Here is a great New York Times opinion piece on eating whole foods, the USDA, and the USDA's new wacky eating guidelines that try to give the public good advice while also not stepping on the toes of the (junk) food industry. Talk about walking a ridiculous fine line! I have not yet read the new Dietary Guidelines; note to self: do so.
[Update] Here's more on the topic from the article's author.
And another fantastic opinion piece! I don't agree with every sentence of it, but overall there is a lot of good sense here.
Here is a book I need to read: the China Study. Although I have to say I start from a stance of skepticism when I see that the book promotes a one-size-fits-all diet of eating only plants. Though perhaps I am mistaken that he is proposing a one-size-fits-all diet.

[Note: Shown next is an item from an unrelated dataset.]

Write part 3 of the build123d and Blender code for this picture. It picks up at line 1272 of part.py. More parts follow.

Last night I sat down at my computer to write down tuna recipes that I want to test, and instead ended up getting sidetracked by this voluminous gem of a website. Nutritional information for fresh produce! grains! meats! I love it. At the grocery store, the only foods with nutritional info slapped on them are the processed-n-boxed things, which makes comparison with whole foods impossible on the fly.

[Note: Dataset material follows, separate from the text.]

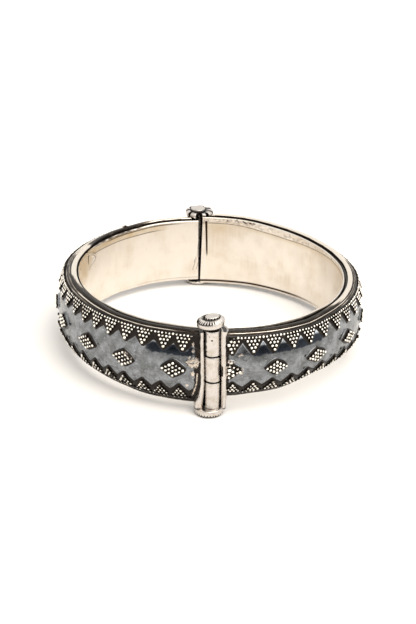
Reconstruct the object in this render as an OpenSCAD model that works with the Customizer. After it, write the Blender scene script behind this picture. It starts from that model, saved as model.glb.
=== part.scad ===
// Hinged kada: a hollow silver bangle in two halves that turn on a riveted hinge pin
// and lock with a draw pin through three clasp knuckles.
// Millimetres, +Z up. The ring's axis is the Z axis, the clasp is at the front (-Y).
// Z = 0 is the underside of the clasp's bottom cap, the lowest point.

/* [Ring] */
// Inside diameter of the liner, the wrist size
inner_d = 60; // [50:0.5:70]
// Height of the band from rim to rim
band_h = 16; // [10:0.5:24]
// Thickness of the inner liner sheet
liner_t = 0.7; // [0.5:0.1:1.5]
// Thickness of the domed outer sheet
shell_t = 0.6; // [0.4:0.1:1.5]
// Outside radius of the flat rims, measured from the liner's face
rim_w = 2.3; // [1.8:0.1:3.5]
// How far the dome's crown stands out from the liner's face
dome_w = 4.4; // [3.4:0.1:6]
// Underside of the band above the lowest point of the clasp
band_z = 2.6; // [1.5:0.1:5]
// Angle by which the hinge sits past the point opposite the clasp
hinge_skew = 4.3; // [0:0.1:8]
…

I have to admit, I was relieved to discover there that Alton Brown is totally wrong about eggplant. There is a lot of awesome nutritious quality in eggplant. Why the hell did my food idol say otherwise? Harumf.
Oats have protein! And not an insignificant amount. This is unusual for a grain.
Also, beef contains about as much tryptophan as turkey. Chicken has even more. So we can quit blaming the effects of over-eating on turkey's tryptophan!